I’ve been eying ulus since we first discovered them at a grocery store in Fairbanks so we climbed aboard a free shuttle headed for a tour of the Alaskan Ulu Factory down near the railroad station.  The factory wasn’t running but a docent described how they are made and pointed out various pieces of machinery.  Then we watched the video on how to use them and saw the ancient ones in a display case.  The ulu is a perfect example of a good idea being hatched in a variety of places – it looks exactly like an old Italian kitchen implement called a mezzaluna.  I was going to purchase one but decided they were cheaper at Fred Meyers.

Anchorage Museum

The Alaska Museum is mind-boggling, almost too much to comprehend in just one visit.  There’s a section devoted to paintings, mostly oils, by northern artists.  An enormous room houses a chronological collection of artifacts relating to Alaska’s evolution to statehood, including quite a large section devoted to the pipe-line and it’s ramification on the state’s economy and environment.  There’s also a Smithsonian-sponsored display of clothing, jewelry and utensils.  The parka made entirely of auklet pelts was especially interesting but I could have lived without knowing the hem and neckline were trimmed with dog fur.

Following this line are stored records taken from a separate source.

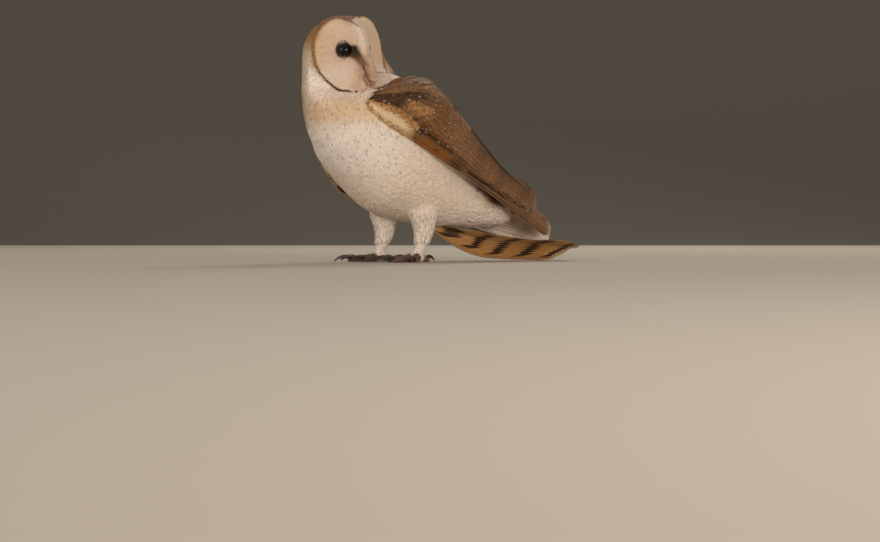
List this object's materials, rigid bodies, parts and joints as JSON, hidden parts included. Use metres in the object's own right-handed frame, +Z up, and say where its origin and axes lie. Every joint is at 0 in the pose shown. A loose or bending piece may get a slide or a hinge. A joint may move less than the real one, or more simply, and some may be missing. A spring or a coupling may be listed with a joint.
{
  "type": "barn owl",
  "caption": "Life-size barn owl standing on both feet with folded wings, low tail and its heart-shaped face turned over the left shoulder.",
  "frame": {"origin": "on the floor, under the middle of the owl's box, in millimetres in the source and metres in the row", "axes": "the owl's body faces -Y, its tail lies towards +Y, its left side is +X and +Z is up; the face is turned towards +X"},
  "size_m": [0.136, 0.3142, 0.2443],
  "materials": {
    "body_feathers": "soft creamy feathers with small dark spots, tan on the crown and nape",
    "wing_feathers": "golden-brown feathers with grey-brown vermiculation and dark bars",
    "tail_feathers": "golden-buff feathers with dark cross bars and pale tips",
    "toe_skin": "dull brown scaly skin with sparse bristles",
    "claw_horn": "dark smooth horn",
    "bill_horn": "pale pinkish horn",
    "eye": "wet glossy brown-black"
  },
  "bodies": {
    "root": {"head": "body_feathers", "neck": "body_feathers", "trunk": "body_feathers", "eye_left": "eye", "eye_right": "eye", "bill_upper": "bill_horn", "bill_lower": "bill_horn", "wing_left": "wing_feathers", "wing_right": "wing_feathers", "primaries_left": "wing_feathers", "primaries_right": "wing_feathers", "tail": "tail_feathers", "leg_left": "body_feathers", "toe_left_middle": "toe_skin", "toe_left_inner": "toe_skin", "toe_left_outer": "toe_skin", "toe_left_hind": "toe_skin", "claw_left_middle": "claw_horn", "claw_left_inner": "claw_horn", "claw_left_outer": "claw_horn", "claw_left_hind": "claw_horn", "leg_right": "body_feathers", "toe_right_middle": "toe_skin", "toe_right_inner": "toe_skin", "toe_right_outer": "toe_skin", "toe_right_hind": "toe_skin", "claw_right_middle": "claw_horn", "claw_right_inner": "claw_horn", "claw_right_outer": "claw_horn", "claw_right_hind": "claw_horn"}
  },
  "joints": []
}
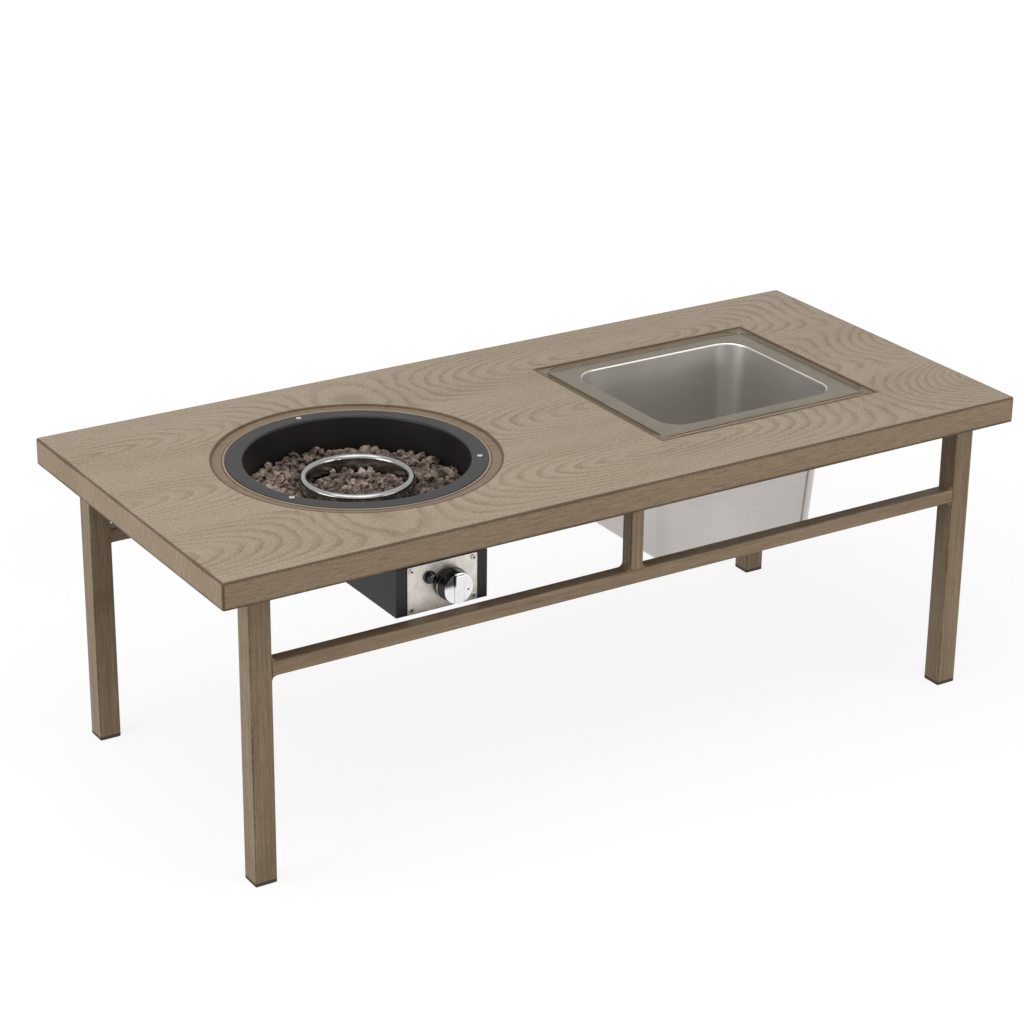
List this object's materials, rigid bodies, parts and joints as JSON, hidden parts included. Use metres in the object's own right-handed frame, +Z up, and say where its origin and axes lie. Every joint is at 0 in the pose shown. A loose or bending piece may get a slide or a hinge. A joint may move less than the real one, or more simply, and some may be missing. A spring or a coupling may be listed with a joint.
{
  "type": "gas fire pit table",
  "caption": "Low wood-look metal table on square-tube side frames, with a round gas fire bowl and a lift-out steel drinks pan sunk in the top.",
  "frame": {"origin": "on the floor, under the middle of the tabletop", "axes": "+Z up; +X along the table, from the fire bowl to the drinks pan; -Y is the front, where the control panel is"},
  "size_m": [1.32, 0.588, 0.472],
  "materials": {
    "wood_top": "matt wood-grain coating",
    "wood_frame": "matt wood-grain coating",
    "foot": "matt",
    "bowl_black": "matt heat-proof coating",
    "polished_steel": "polished",
    "brushed_steel": "brushed",
    "screw_steel": "plated",
    "lava": "rough",
    "ceramic": "unglazed",
    "lead_red": "matt",
    "copper": "drawn",
    "box_black": "satin",
    "brass": "turned",
    "cast_alloy": "die-cast",
    "pipe_alloy": "drawn",
    "knob_black": "satin",
    "cap_chrome": "polished",
    "igniter_black": "satin",
    "battery": "gloss"
  },
  "bodies": {
    "table": {"tabletop": "wood_top", "bowl_seat": "wood_top", "leg_front_left": "wood_frame", "leg_front_right": "wood_frame", "leg_rear_left": "wood_frame", "leg_rear_right": "wood_frame", "foot_front_left": "foot", "foot_front_right": "foot", "foot_rear_left": "foot", "foot_rear_right": "foot", "front_rail": "wood_frame", "rear_rail": "wood_frame", "front_post": "wood_frame", "rear_post": "wood_frame", "front_top_bar": "wood_frame", "rear_top_bar": "wood_frame", "left_cross_bar": "wood_frame", "middle_cross_bar": "wood_frame", "right_cross_bar": "wood_frame", "corner_plates": "wood_frame", "corner_screws": "screw_steel", "fire_bowl": "bowl_black", "flange_screws": "screw_steel", "flange_nuts": "screw_steel", "burner_collar": "polished_steel", "burner_head": "brushed_steel", "mixer_tube": "brushed_steel", "gas_jet": "brass", "lava_bed": "lava", "lava_burner": "lava", "electrode": "ceramic", "ignition_lead": "lead_red", "thermocouple": "copper", "thermocouple_lead": "copper", "control_box": "box_black", "control_panel": "brushed_steel", "panel_screws": "screw_steel", "gas_valve": "cast_alloy", "gas_pipe": "pipe_alloy", "inlet_pipe": "pipe_alloy", "gas_inlet": "brass", "inlet_nut": "brass", "igniter_housing": "igniter_black", "igniter_collar": "igniter_black", "igniter_battery": "battery", "igniter_end_cap": "igniter_black"},
    "valve_plunger": {"valve_plunger": "brass"},
    "valve_knob": {"valve_stem": "brass", "knob": "knob_black", "knob_cap": "cap_chrome"},
    "igniter_button": {"igniter_button": "igniter_black"},
    "drinks_pan": {"drinks_pan": "brushed_steel"}
  },
  "joints": [
    {"name": "knob_push", "type": "slide", "parent": "table", "child": "valve_plunger", "axis": [0, 1, 0], "range_m": [0, 0.005], "stiffness_N_per_m": 1600},
    {"name": "knob_turn", "type": "hinge", "parent": "valve_plunger", "child": "valve_knob", "pos_m": [-0.29, -0.233, 0.367], "axis": [0, -1, 0], "range_deg": [0, 180]},
    {"name": "igniter_push", "type": "slide", "parent": "table", "child": "igniter_button", "axis": [0, 1, 0], "range_m": [0, 0.005], "stiffness_N_per_m": 1200},
    {"name": "pan_lift", "type": "slide", "parent": "table", "child": "drinks_pan", "axis": [0, 0, 1], "range_m": [0, 0.26]}
  ]
}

It was nearing 3:00 p.m. and I was feeling very much in need of a rest along with some food.  We were heading back to the car (and a power bar or two) when Howie spotted a streetside vendor who had reindeer sausage for sale.  So we each had a sausage, quite spicy, topped with sautéed onions and the usual hotdog condiments.  Fortified with food, we proceeded to Earthquake Park for a view of Cook’s Inlet.  Theoretically you can see Mt. McKinley from there but it was overcast again by then and we couldn’t see much of anything except gray skies and gray water.

Now it’s on to the Kenai Peninsula and a rendezvous with Russ and Rochelle.